Over the next 75 years, says the Congressional Budget Office, the entire funding gap for the program will average about 1.7% of gross domestic product per year.

Meanwhile, how much are tax cheats stealing from the rest of us? A multiple of that.

According to the most recent estimates from the IRS, tax cheats steal about $470 billion a year from the federal government. That figure is now four years out of date. And it’s the figure after enforcement measures.

Oh, and the Treasury’s inspector general for tax administration says it’s a lowball number.

But it still worked out at around 12% of all the taxes that people were supposed to pay, including payroll taxes. And around 2.3% of GDP.

Over the next 10 years, based on similar ratios to GDP, that would come to another $3.3 billion. 

Sure, Social Security’s trust fund is theoretically separate from the rest of Uncle Sam’s finances. But that’s an accounting issue. A distinction without a difference.

Social Security is America’s retirement plan. Few can retire in dignity without it. Yet it is facing a fiscal crisis. By 2034, without changes, the program will be forced to cut benefits — drastically.

Some people want to cut benefits.
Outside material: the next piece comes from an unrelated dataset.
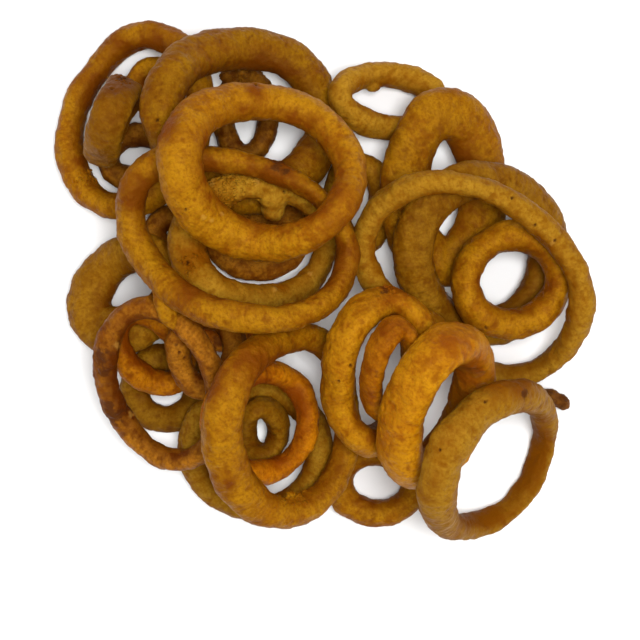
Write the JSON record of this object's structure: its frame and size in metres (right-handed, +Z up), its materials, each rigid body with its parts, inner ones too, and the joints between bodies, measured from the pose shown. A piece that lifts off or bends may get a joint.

Others want to raise the retirement age, which also means cutting benefits. Others want to raise taxes on benefits — which also means cutting benefits. Others want to hike payroll taxes, either on all of us or (initially) only on very high earners.

At last — just 40 or so years late — some are starting to talk about investing some of the trust fund like nearly every other pension plan in the world, in high-returning stocks instead of just low-returning Treasury bonds. 
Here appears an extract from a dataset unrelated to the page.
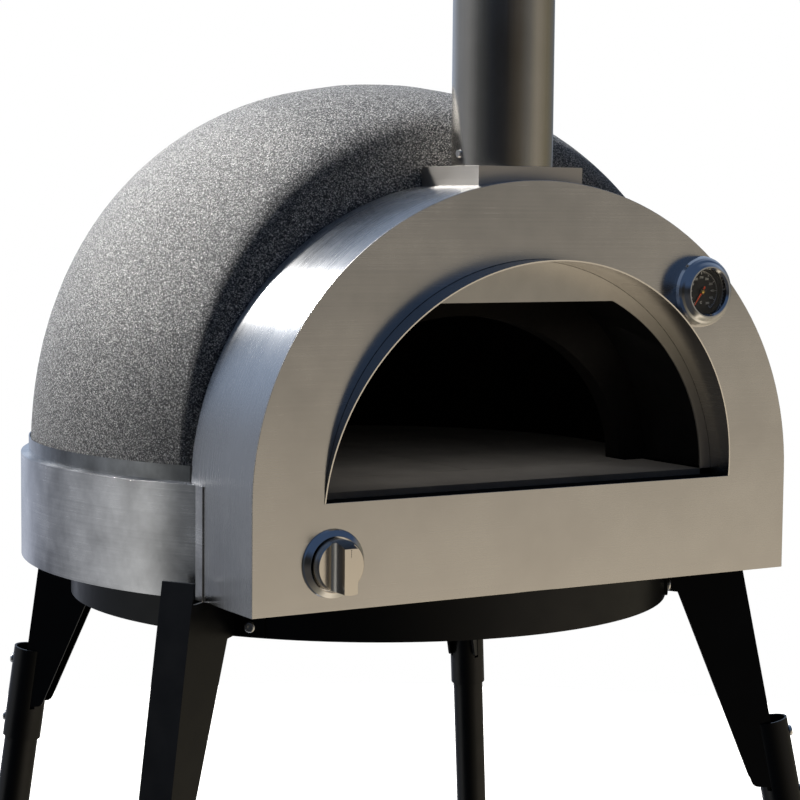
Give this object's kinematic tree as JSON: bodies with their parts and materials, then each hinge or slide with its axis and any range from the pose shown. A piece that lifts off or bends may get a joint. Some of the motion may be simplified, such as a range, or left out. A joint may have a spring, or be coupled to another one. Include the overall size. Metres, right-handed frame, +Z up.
{
  "type": "outdoor pizza oven",
  "caption": "Domed outdoor pizza oven with an arched steel hood, chimney pipe, thermometer and gas knob, on a splayed four-legged stand.",
  "frame": {"origin": "on the floor, under the middle of the whole oven's width and depth", "axes": "+X to the right as seen from the front, +Y from the mouth to the back of the dome, +Z up; the mouth faces -Y"},
  "size_m": [1.1235, 0.85, 1.9314],
  "materials": {
    "black_powder_coat": "satin powder coat",
    "foot_rubber": "matte",
    "brushed_stainless": "brushed",
    "hood_face_stainless": "brushed, warm grey",
    "polished_stainless": "polished",
    "flue_stainless": "brushed along the pipe",
    "fastener_stainless": "bright",
    "inner_face_steel": "satin",
    "sooted_steel": "heat darkened, matte",
    "hearth_stone": "matte fired stone",
    "refractory": "matte, sooted",
    "insulation": "fibrous matte",
    "dome_render": "coarse speckled render",
    "knob_metal": "brushed",
    "dial_black": null,
    "gauge_glass": "clear",
    "needle_red": "satin",
    "valve_brass": "machined",
    "gas_pipe": "drawn tube",
    "igniter_ceramic": "glazed"
  },
  "bodies": {
    "oven": {"stand_pan": "black_powder_coat", "base_plate": "black_powder_coat", "leg_bracket_front_left": "black_powder_coat", "leg_bracket_front_right": "black_powder_coat", "leg_bracket_back_left": "black_powder_coat", "leg_bracket_back_right": "black_powder_coat", "leg_sleeve_front_left": "black_powder_coat", "leg_sleeve_front_right": "black_powder_coat", "leg_sleeve_back_left": "black_powder_coat", "leg_sleeve_back_right": "black_powder_coat", "leg_tube_front_left": "black_powder_coat", "leg_tube_front_right": "black_powder_coat", "leg_tube_back_left": "black_powder_coat", "leg_tube_back_right": "black_powder_coat", "foot_cap_front_left": "foot_rubber", "foot_cap_front_right": "foot_rubber", "foot_cap_back_left": "foot_rubber", "foot_cap_back_right": "foot_rubber", "base_ring": "brushed_stainless", "hood_wrap": "brushed_stainless", "chimney_flange": "brushed_stainless", "rain_cap": "brushed_stainless", "cap_straps": "brushed_stainless", "hood_front_panel": "hood_face_stainless", "throat_band": "hood_face_stainless", "dome_trim_strip": "polished_stainless", "knob_bezel": "polished_stainless", "thermometer_bezel": "polished_stainless", "chimney_pipe": "flue_stainless", "flue_screws": "fastener_stainless", "cap_rivets": "fastener_stainless", "pan_bolts": "fastener_stainless", "sleeve_bolts": "fastener_stainless", "thermometer_nut": "fastener_stainless", "thermometer_stem": "fastener_stainless", "inner_face_plate": "inner_face_steel", "sill_trough": "sooted_steel", "smoke_duct": "sooted_steel", "flue_collar": "sooted_steel", "burner_guard": "sooted_steel", "burner_tube": "sooted_steel", "hearth_stone_left": "hearth_stone", "hearth_stone_right": "hearth_stone", "hearth_stone_front": "hearth_stone", "dome_core": "refractory", "floor_insulation": "insulation", "dome_insulation": "insulation", "dome_render": "dome_render", "thermometer_dial": "dial_black", "thermometer_glass": "gauge_glass", "gas_valve": "valve_brass", "gas_inlet_fitting": "valve_brass", "burner_feed_pipe": "gas_pipe", "gas_inlet_pipe": "gas_pipe", "igniter_electrode": "igniter_ceramic"},
    "push_stem": {"valve_thrust_collar": "valve_brass", "valve_spring": "fastener_stainless"},
    "gas_knob": {"control_knob": "knob_metal", "valve_spindle": "fastener_stainless"},
    "pointer": {"thermometer_needle": "needle_red"}
  },
  "joints": [
    {"name": "gas_knob_push", "type": "slide", "parent": "oven", "child": "push_stem", "axis": [0, 1, 0], "range_m": [0, 0.003], "stiffness_N_per_m": 1200, "springref_m": -0.002},
    {"name": "gas_knob_turn", "type": "hinge", "parent": "push_stem", "child": "gas_knob", "pos_m": [-0.26, -0.38645, 0.936], "axis": [0, -1, 0], "range_deg": [0, 210]},
    {"name": "thermometer_pointer", "type": "hinge", "parent": "oven", "child": "pointer", "pos_m": [0.215, -0.39745, 1.216], "axis": [0, 1, 0], "range_deg": [0, 290]}
  ]
}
(It is hard for me to believe that it’s now almost 16 years since I first wrote about this ridiculously obvious fix. And, yes, I’ve been boring readers on the subject ever since, including here and most recently here, and, no, I have no plans to stop.)

But if investing some of the trust fund in stocks is a no-brainer, so, too, is insisting everyone obey the law and pay the taxes they actually owe each year. I mean, shouldn’t we do that before we think about raising taxes on those who abide by the law?

How could anyone object? Any party that believes in law and order would support enforcing, er, law and order on tax evasion. And any party of fiscal conservatism would support measures, like tax enforcement, to narrow the deficit.

And, actually, any party that truly supported lower taxes for all would be tough on tax evasion: It is precisely this $500 billion in evasion by a small, scofflaw minority that forces the rest of us to pay more. The U.S. currently has, quite literally, a tax on obeying the law.

One of the many arguments in favor of taxing assets or wealth, instead of just income, is that enforcement would be easier and evasion much harder. 

Washington, D.C., seems to be a place where people come up with complex proposals just so they can avoid the simple, fair ones.